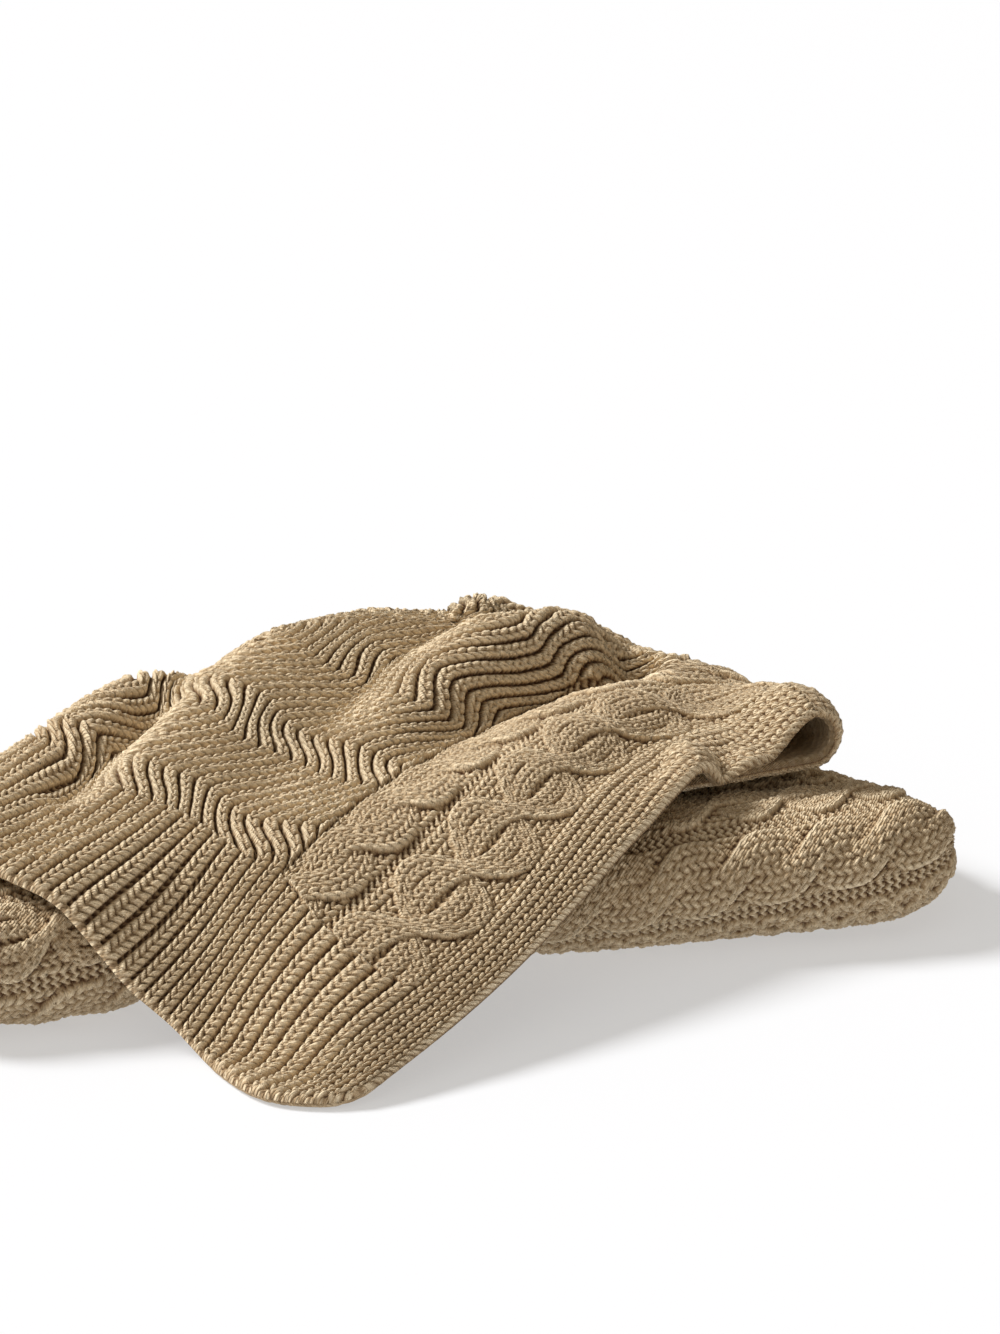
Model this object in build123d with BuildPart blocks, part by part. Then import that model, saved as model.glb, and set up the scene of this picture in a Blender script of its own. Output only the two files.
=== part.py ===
from build123d import *
from math import atan2, cos, degrees, hypot, radians, sin
import os

# A heavy cable-knit throw, folded into a bundle with its loose end laid over the top. Millimetres.
# X runs along the bundle, Y from front to back, Z up. The origin is on the resting surface, under the
# middle of the whole throw's box. The throw is one knitted cloth: each solid is a region or a layer of it.

CLOTH = 8.0  # thickness of one layer of the loose cloth
GAP = 0.4  # clearance between neighbouring solids

# The bundle
BUNDLE_LENGTH = 630.0
BUNDLE_HEIGHT = 80.0
BUNDLE_FRONT = -70.0  # y of the foremost point of the rounded front
BUNDLE_BACK = 208.8
WRAP = 11.0  # thickness of the lofty layer that goes round the bundle
ROLL_RADIUS = 38.0  # of the front, and of the right end
PLAN_RADIUS = 60.0  # of the bundle's front right corner, seen from above
END_SKEW = 0.42  # how far the right end runs to the left, for each millimetre towards the back
BACK_START = -120.0  # x where the back edge begins to run forward, towards the left end
BACK_LEFT = 122.0  # y of the left end's back corner
INNER_LAYERS = ("bundle_base_layer", "bundle_lower_fold", "bundle_middle_fold", "bundle_upper_fold")

# The hinge line, where the loose flap leaves the bundle's front top edge
HINGE_Y = -30.0
HINGE_Z = 108.0
RAMP_ANGLE = 28.5  # slope of the flap down to the resting surface, in degrees
HINGE_ROOM = 6.0  # the flap starts this far in front of the hinge line

# The loose cloth, seen from above
CORNER = (-95.0, -210.0)
HINGE_EDGE = (137.0, HINGE_Y)  # where the side edge crosses the hinge line
FOLD_FRONT = (228.0, 8.0)  # where the side edge turns under, at the right
HEM_TURN = (-226.0, -77.0)
HEM_END = (-300.0, 60.0)
BORDER_WIDTH = 39.0
HEM_DEPTH = 105.0
HEM_ANGLE = 12.0  # direction of the wales at the hem's far end, from X

# Heights of the loose cloth's upper face across its folds: place, height in front, height at the back
FOLD_HEIGHTS = (
    (-300.0, 96.0, 96.0),
    (-210.0, 98.0, 128.0),
    (-165.0, 96.0, 102.0),
    (-100.0, 108.0, 158.5),
    (-40.0, 106.0, 114.0),
    (30.0, 108.0, 145.0),
    (85.0, 110.0, 112.0),
    (150.0, 116.0, 124.0),
    (245.0, 130.0, 130.0),
)
FOLD_ANGLE = 58.0  # direction in which the folds run, from X
FOLD_START = -190.0  # how far the folds run along that direction, from the origin
FOLD_STOP = 235.0

# The turn at the right, where the loose cloth goes round and back underneath itself
TURN_ANGLE = 24.6  # direction in which the cloth leaves, from X
TURN_RADIUS = 24.0  # outer radius
TURN_RUN = 80.0  # length of cloth turned back underneath
TURN_LENGTH = 150.0  # along the fold

# The care label
LABEL_WIDTH = 26.0
LABEL_DROP = 36.0
LABEL_THICK = 1.2
LABEL_X = 60.0

os.makedirs("parts", exist_ok=True)


def along(point, angle, distance):
    """The point at a distance from another, in a direction seen from above."""
    return (point[0] + distance * cos(radians(angle)), point[1] + distance * sin(radians(angle)))


def write(part, name):
    part.label = name
    export_step(part, f"parts/{name}.step")


def bundle_outline(inset):
    """The bundle seen from above, open sides kept, with the front and the right end moved in."""
    slant = hypot(1, END_SKEW)
    front = BUNDLE_FRONT + inset
    corner_x = half_length + PLAN_RADIUS * (slant + END_SKEW - 1) - END_SKEW * inset - slant * inset
    back_x = corner_x - END_SKEW * (BUNDLE_BACK - front)
    return [
        (-half_length, front),
        (corner_x, front),
        (back_x, BUNDLE_BACK),
        (BACK_START, BUNDLE_BACK),
        (-half_length, BACK_LEFT),
    ]


# Bundle: one outer layer round the front and the right end, open at the back and the left
half_length = BUNDLE_LENGTH / 2
depth = BUNDLE_BACK - BUNDLE_FRONT

with BuildPart() as bundle_outer_wrap:
    with BuildSketch(Plane.XY):
        with BuildLine():
            Polyline(*bundle_outline(0), close=True)
        make_face()
        fillet(vertices().sort_by(Axis.X)[-1], PLAN_RADIUS)
    extrude(amount=BUNDLE_HEIGHT)
    rounded = edges().filter_by(lambda e: abs(e.center().Z - BUNDLE_HEIGHT / 2) > 1).filter_by(
        lambda e: e.center().Y < BUNDLE_FRONT + 1 or (e.center().X > 100 and e.center().Y < BUNDLE_BACK - 1)
    )
    fillet(rounded, ROLL_RADIUS)
    with BuildSketch(Plane.XY.offset(WRAP)):
        with BuildLine():
            Polyline(*bundle_outline(ROLL_RADIUS), close=True)
        make_face()
    extrude(amount=BUNDLE_HEIGHT - 2 * WRAP, mode=Mode.SUBTRACT)
write(bundle_outer_wrap.part, "bundle_outer_wrap")

# The folded layers inside it, each with its rounded fold at the back
layer_pitch = (BUNDLE_HEIGHT - 2 * WRAP) / len(INNER_LAYERS)
for index, name in enumerate(INNER_LAYERS):
    with BuildPart() as inner_layer:
        with BuildSketch(Plane.XY.offset(WRAP + layer_pitch * index + GAP)):
            with BuildLine():
                Polyline(*bundle_outline(ROLL_RADIUS + GAP), close=True)
            make_face()
        extrude(amount=layer_pitch - GAP)
        fillet(edges().filter_by(Axis.X).group_by(Axis.Y)[-1], (layer_pitch - GAP) / 2 - 0.1)
    write(inner_layer.part, name)

# Regions of the loose cloth, seen from above
wale_angle = degrees(atan2(HINGE_EDGE[1] - CORNER[1], HINGE_EDGE[0] - CORNER[0]))
border_inner_corner = along(CORNER, wale_angle + 90, BORDER_WIDTH)
border_inner_hinge = along(HINGE_EDGE, wale_angle + 90, BORDER_WIDTH)
border_inner_fold = along(FOLD_FRONT, TURN_ANGLE + 90, BORDER_WIDTH)
hem_inner_corner = along(border_inner_corner, wale_angle, HEM_DEPTH)
hem_inner_turn = along(HEM_TURN, (wale_angle + HEM_ANGLE) / 2, HEM_DEPTH)
hem_inner_end = along(HEM_END, HEM_ANGLE, HEM_DEPTH)
turn_far = along(FOLD_FRONT, TURN_ANGLE + 90, TURN_LENGTH)
back_right = (70.0, BUNDLE_BACK - 4)
back_left = (-80.0, BUNDLE_BACK - 12)
REGIONS = {
    "side_border": [CORNER, HINGE_EDGE, FOLD_FRONT, border_inner_fold, border_inner_hinge, border_inner_corner],
    "rib_hem": [
        border_inner_corner,
        hem_inner_corner,
        hem_inner_turn,
        hem_inner_end,
        HEM_END,
        HEM_TURN,
    ],
    "cable_panel": [
        hem_inner_corner,
        border_inner_hinge,
        border_inner_fold,
        turn_far,
        back_right,
        back_left,
        hem_inner_end,
        hem_inner_turn,
    ],
}


def upright(origin, angle):
    """A vertical plane through a point, whose x axis points in the given direction from above and y axis up."""
    direction = (cos(radians(angle)), sin(radians(angle)), 0)
    return Plane(origin=origin, x_dir=direction, z_dir=(direction[1], -direction[0], 0))


def fold_profile(place_along, column):
    """The loose cloth's section across its folds: a wavy layer of even height."""
    plane = upright((*along((0, 0), FOLD_ANGLE, place_along), 0), FOLD_ANGLE - 90)
    with BuildSketch(plane) as profile:
        with BuildLine():
            upper = Spline(*[(row[0], row[column]) for row in FOLD_HEIGHTS])
            lower = Spline(*[(row[0], row[column] - CLOTH) for row in FOLD_HEIGHTS])
            Line(upper @ 0, lower @ 0)
            Line(upper @ 1, lower @ 1)
        make_face()
    return profile.sketch


# The loose cloth where it lies on the bundle, behind the hinge line
for region, outline in REGIONS.items():
    with BuildPart() as top_region:
        with BuildSketch(Plane.XY):
            with BuildLine():
                Polyline(*outline, close=True)
            make_face()
            with Locations((0, HINGE_Y)):
                Rectangle(
                    2 * BUNDLE_LENGTH,
                    2 * depth,
                    align=(Align.CENTER, Align.MIN),
                    mode=Mode.INTERSECT,
                )
        extrude(amount=2 * HINGE_Z)
        wavy = loft(
            [fold_profile(FOLD_START, 1), fold_profile(FOLD_STOP, 2)], ruled=True, mode=Mode.PRIVATE
        )
        add(wavy, mode=Mode.INTERSECT)
    write(top_region.part, f"top_{region}")

# The same regions where they hang off the front as one sloping flap, in front of the hinge line
slope = radians(RAMP_ANGLE)
ramp = Plane(origin=(0, HINGE_Y, HINGE_Z), x_dir=(1, 0, 0), z_dir=(0, -sin(slope), cos(slope)))
for region, outline in REGIONS.items():
    with BuildPart() as flap_region:
        with BuildSketch(ramp):
            with BuildLine():
                Polyline(*[(x, (y - HINGE_Y) / cos(slope)) for x, y in outline], close=True)
            make_face()
            with Locations((0, -HINGE_ROOM)):
                Rectangle(
                    2 * BUNDLE_LENGTH,
                    2 * depth,
                    align=(Align.CENTER, Align.MAX),
                    mode=Mode.INTERSECT,
                )
        extrude(amount=-CLOTH)
    write(flap_region.part, f"flap_{region}")

# The end of the loose cloth, turned round and back underneath it
with BuildPart() as turned_under_end:
    with BuildSketch(upright((*FOLD_FRONT, BUNDLE_HEIGHT + GAP + TURN_RADIUS), TURN_ANGLE)):
        Circle(TURN_RADIUS)
        Circle(TURN_RADIUS - CLOTH, mode=Mode.SUBTRACT)
        Rectangle(TURN_RUN * 2, TURN_RADIUS * 2, align=(Align.MAX, Align.CENTER), mode=Mode.SUBTRACT)
        with Locations((0, -TURN_RADIUS)):
            Rectangle(TURN_RUN, CLOTH, align=(Align.MAX, Align.MIN))
    extrude(amount=-TURN_LENGTH)
write(turned_under_end.part, "turned_under_end")

# Care label, a folded blank tag sewn under the bundle's back edge
with BuildPart() as care_label:
    with BuildSketch(Plane.XZ.offset(-BUNDLE_BACK)):
        with Locations((LABEL_X, BUNDLE_HEIGHT - WRAP / 2)):
            Rectangle(LABEL_WIDTH, LABEL_DROP, align=(Align.CENTER, Align.MAX))
    extrude(amount=-LABEL_THICK)
    fillet(edges().filter_by(Axis.Y).group_by(Axis.Z)[0], 2)
write(care_label.part, "care_label")
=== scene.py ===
import bpy
import numpy as np
from mathutils import Matrix, Vector


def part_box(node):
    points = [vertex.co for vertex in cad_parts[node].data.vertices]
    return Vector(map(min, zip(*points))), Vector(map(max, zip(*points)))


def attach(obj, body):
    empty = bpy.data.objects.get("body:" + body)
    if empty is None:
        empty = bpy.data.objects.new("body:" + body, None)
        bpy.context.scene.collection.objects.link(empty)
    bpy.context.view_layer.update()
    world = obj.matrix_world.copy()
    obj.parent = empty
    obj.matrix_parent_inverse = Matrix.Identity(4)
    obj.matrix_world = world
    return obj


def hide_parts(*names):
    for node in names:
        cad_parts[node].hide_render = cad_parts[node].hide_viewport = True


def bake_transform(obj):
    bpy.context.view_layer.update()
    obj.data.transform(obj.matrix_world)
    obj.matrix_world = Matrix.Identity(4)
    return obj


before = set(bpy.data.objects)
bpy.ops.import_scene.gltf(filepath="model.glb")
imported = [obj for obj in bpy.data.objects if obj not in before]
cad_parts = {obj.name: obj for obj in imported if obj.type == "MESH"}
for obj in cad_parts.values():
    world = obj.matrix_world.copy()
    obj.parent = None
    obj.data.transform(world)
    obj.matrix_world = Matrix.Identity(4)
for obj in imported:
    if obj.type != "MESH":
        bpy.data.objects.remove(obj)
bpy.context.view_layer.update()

# A cable-knit throw: a folded bundle with its loose end laid over the top. The cloth is worked out in
# millimetres and written to the meshes in metres. Every piece of knitting is one grid over a smooth base
# surface, lifted along its normals by the stitches, with a second grid for the underside.

MM = 0.001
DRAFT = 1.0

# Yarn and gauge
WALE = 7.5  # width of one column of stitches
ROW = 5.4  # height of one stitch
LEG = 2.5  # how far a stitch's leg stands out of the cloth
LEAN = 0.8  # how far a leg climbs, in rows, from the middle of its stitch to its side
CORE = 2.6  # half the cloth's thickness under the stitches
RIB_PITCH = 11.6  # one knit and one purl column

# Regions of the loose cloth
BORDER = 39.0
HEM = 105.0
LOOSE_WIDTH = 402.0
TURN_RUN = 95.0  # length of cloth turned back underneath at the far end

# The bundle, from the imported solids
wrap_low, wrap_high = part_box("bundle_outer_wrap")
BUNDLE_LEFT, BUNDLE_RIGHT = wrap_low.x / MM, wrap_high.x / MM
BUNDLE_FRONT, BUNDLE_BACK = wrap_low.y / MM, wrap_high.y / MM
BUNDLE_TOP = wrap_high.z / MM
ROLL = BUNDLE_TOP / 2  # radius of the rounded front
ROLL_Y = BUNDLE_FRONT + ROLL
END_SKEW = 0.42  # how far the right end runs to the left, for each millimetre towards the back


def bundle_back(x):
    """How far back the bundle reaches at x: its folds aren't stacked squarely towards the left end."""
    return BUNDLE_BACK - 86 * smooth((-110 - x) / 200)


def bulge(x):
    """How far the bundle's front swells forward towards its left end."""
    return 30 * smooth((-140 - x) / 110)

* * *

▶ [Your objective]
Only the lines from the one containing "# The end of" through the one containing "before = set(bpy.data.objects)" are to be retyped, both boundary lines included, with no other material.

▶ [The output]
# The end of the loose cloth, turned round and back underneath it
with BuildPart() as turned_under_end:
    with BuildSketch(upright((*FOLD_FRONT, BUNDLE_HEIGHT + GAP + TURN_RADIUS), TURN_ANGLE)):
        Circle(TURN_RADIUS)
        Circle(TURN_RADIUS - CLOTH, mode=Mode.SUBTRACT)
        Rectangle(TURN_RUN * 2, TURN_RADIUS * 2, align=(Align.MAX, Align.CENTER), mode=Mode.SUBTRACT)
        with Locations((0, -TURN_RADIUS)):
            Rectangle(TURN_RUN, CLOTH, align=(Align.MAX, Align.MIN))
    extrude(amount=-TURN_LENGTH)
write(turned_under_end.part, "turned_under_end")

# Care label, a folded blank tag sewn under the bundle's back edge
with BuildPart() as care_label:
    with BuildSketch(Plane.XZ.offset(-BUNDLE_BACK)):
        with Locations((LABEL_X, BUNDLE_HEIGHT - WRAP / 2)):
            Rectangle(LABEL_WIDTH, LABEL_DROP, align=(Align.CENTER, Align.MAX))
    extrude(amount=-LABEL_THICK)
    fillet(edges().filter_by(Axis.Y).group_by(Axis.Z)[0], 2)
write(care_label.part, "care_label")
=== scene.py ===
import bpy
import numpy as np
from mathutils import Matrix, Vector


def part_box(node):
    points = [vertex.co for vertex in cad_parts[node].data.vertices]
    return Vector(map(min, zip(*points))), Vector(map(max, zip(*points)))


def attach(obj, body):
    empty = bpy.data.objects.get("body:" + body)
    if empty is None:
        empty = bpy.data.objects.new("body:" + body, None)
        bpy.context.scene.collection.objects.link(empty)
    bpy.context.view_layer.update()
    world = obj.matrix_world.copy()
    obj.parent = empty
    obj.matrix_parent_inverse = Matrix.Identity(4)
    obj.matrix_world = world
    return obj


def hide_parts(*names):
    for node in names:
        cad_parts[node].hide_render = cad_parts[node].hide_viewport = True


def bake_transform(obj):
    bpy.context.view_layer.update()
    obj.data.transform(obj.matrix_world)
    obj.matrix_world = Matrix.Identity(4)
    return obj


before = set(bpy.data.objects)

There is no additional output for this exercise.